Short exercise> Extract the complete listing and repeat it word for word.
## Begin
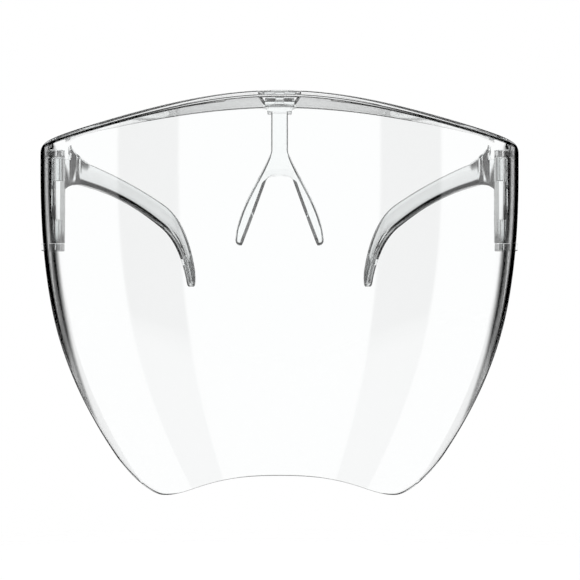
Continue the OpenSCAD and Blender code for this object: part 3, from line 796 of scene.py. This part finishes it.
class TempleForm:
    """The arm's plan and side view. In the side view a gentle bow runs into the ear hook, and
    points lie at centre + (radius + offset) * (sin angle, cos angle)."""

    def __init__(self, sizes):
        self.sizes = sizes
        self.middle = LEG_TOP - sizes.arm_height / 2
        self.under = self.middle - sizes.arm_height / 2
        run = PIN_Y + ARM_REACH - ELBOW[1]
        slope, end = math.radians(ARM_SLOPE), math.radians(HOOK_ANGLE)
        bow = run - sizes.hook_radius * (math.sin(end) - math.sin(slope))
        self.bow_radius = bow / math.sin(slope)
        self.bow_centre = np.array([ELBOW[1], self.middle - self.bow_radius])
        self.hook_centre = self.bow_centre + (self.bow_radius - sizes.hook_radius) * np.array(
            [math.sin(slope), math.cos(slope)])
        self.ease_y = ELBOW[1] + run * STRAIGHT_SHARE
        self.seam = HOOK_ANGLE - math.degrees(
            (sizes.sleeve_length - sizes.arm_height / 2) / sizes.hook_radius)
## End
The response>
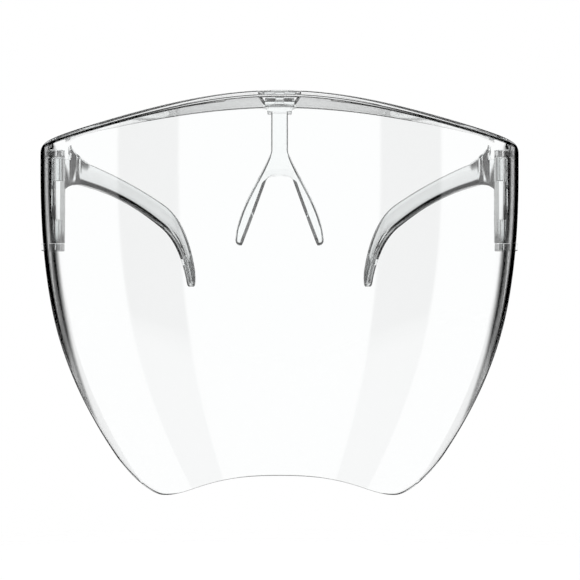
Continue the OpenSCAD and Blender code for this object: part 3, from line 796 of scene.py. This part finishes it.
class TempleForm:
    """The arm's plan and side view. In the side view a gentle bow runs into the ear hook, and
    points lie at centre + (radius + offset) * (sin angle, cos angle)."""

    def __init__(self, sizes):
        self.sizes = sizes
        self.middle = LEG_TOP - sizes.arm_height / 2
        self.under = self.middle - sizes.arm_height / 2
        run = PIN_Y + ARM_REACH - ELBOW[1]
        slope, end = math.radians(ARM_SLOPE), math.radians(HOOK_ANGLE)
        bow = run - sizes.hook_radius * (math.sin(end) - math.sin(slope))
        self.bow_radius = bow / math.sin(slope)
        self.bow_centre = np.array([ELBOW[1], self.middle - self.bow_radius])
        self.hook_centre = self.bow_centre + (self.bow_radius - sizes.hook_radius) * np.array(
            [math.sin(slope), math.cos(slope)])
        self.ease_y = ELBOW[1] + run * STRAIGHT_SHARE
        self.seam = HOOK_ANGLE - math.degrees(
            (sizes.sleeve_length - sizes.arm_height / 2) / sizes.hook_radius)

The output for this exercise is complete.